I've copied and pasted what I felt was the relevant section of Elter's post. If anyone feels I have edited out relevant material, please let me know, and I'll be happy to fix it.
(Copied and pasted):
'Bertrand Russell postulated that assuming god's existence is comparable to assuming the existence of a teapot floating in orbit in space that we could not possibly hope to discover. One would have to assume that it just DOES exist, with no evidence at all.
I would go as far as to say that no one in the entire rational, thinking world would possibly consider the teapot theory to be true. There is no teapot.

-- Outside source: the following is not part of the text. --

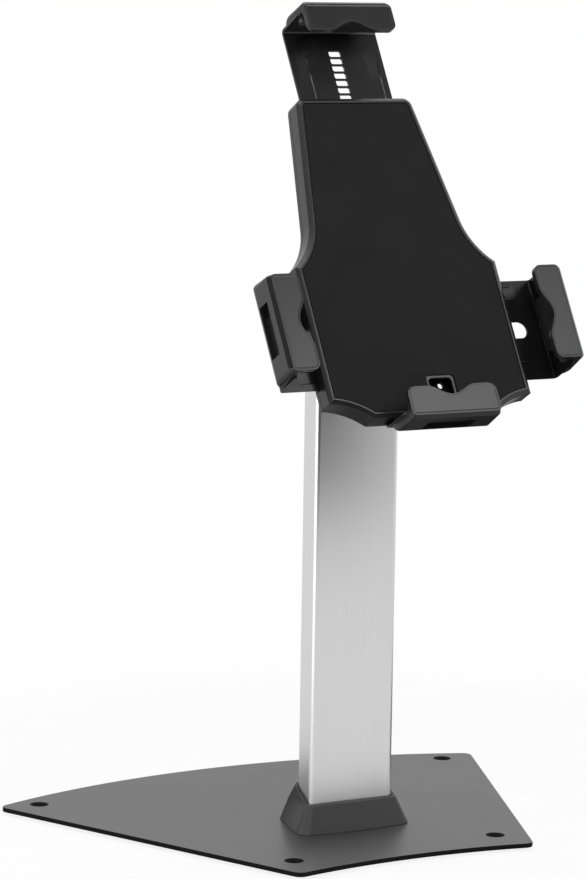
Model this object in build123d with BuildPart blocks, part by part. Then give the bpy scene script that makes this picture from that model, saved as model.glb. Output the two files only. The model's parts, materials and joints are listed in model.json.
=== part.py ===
from build123d import *
import math
import os

os.makedirs("parts", exist_ok=True)

# Locking tablet stand: a fan-shaped steel foot, a flat aluminium column and a tilting clamp head.
# +Z is up, +X is to the right when facing the stand, and the front faces -Y.
# The origin is on the table, straight below the middle of the column.

# Fits and clearances
running_gap = 0.05
slide_gap = 0.4
seat_gap = 0.15

# Foot plate
plate_thick = 3.0
foot_thick = 2.0
foot_radius = 8.0
foot_inset = 20.0
plate_front_half = 83.7
plate_back_half = 179.2
plate_front_y = -92.8
plate_back_y = 135.8
plate_front_bow = 8.9
plate_back_bow = 37.0
plate_corner = 6.0
plate_bottom_z = foot_thick
plate_top_z = plate_bottom_z + plate_thick
anchor_front_x = 72.6
anchor_front_y = -65.1
anchor_back_x = 153.0
anchor_back_y = 130.3
anchor_hole_radius = 3.5
anchor_sink_radius = 6.1

# Column, with two screw channels
column_width = 60.0
column_depth = 17.5
column_corner = 3.0
column_wall = 2.0
column_top_z = 324.0
channel_x = 24.0
channel_outer = 3.6
column_screw_radius = 2.0
column_screw_reach = 18.0
column_screw_head = 3.8
column_screw_head_deep = 1.8
cap_screw_head = 3.6
cap_screw_head_thick = 2.4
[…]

Do I, an ateapotist, represent you, a fellow ateapotist? No, because our shared disbelief does not unify us. It may be a common trait but we also don't believe in the tooth fairy and we also both have eyeballs. If you don't have eyeballs you can't be reading this and my argument holds. Our shared disbelief in god, and I'm presuming you have this, does not infer that we have a shared belief in anything else. Even using atheism on a wide-spread scale to justify atrocities does not discredit atheism in any way. There is no text that instructs us to act this way or that, only self-determined reason.
This has all been building to my main point, spurred by the debate tonight. The argument that any atheist could represent any other atheist, or atheism as a whole, is a distinct fallacy. We are not wholly representable by anyone or any group. Why is the argument that Hitler or Stalin being atheists (which I would argue, and have evidence to argue, that they weren't) given any consideration? The Bible, old and new testament, instructs us to do, I would argue, morally terrible things as well as enforce subservience, support an inclination toward favoring ignorance and reward condemnation of those that don't share these beliefs.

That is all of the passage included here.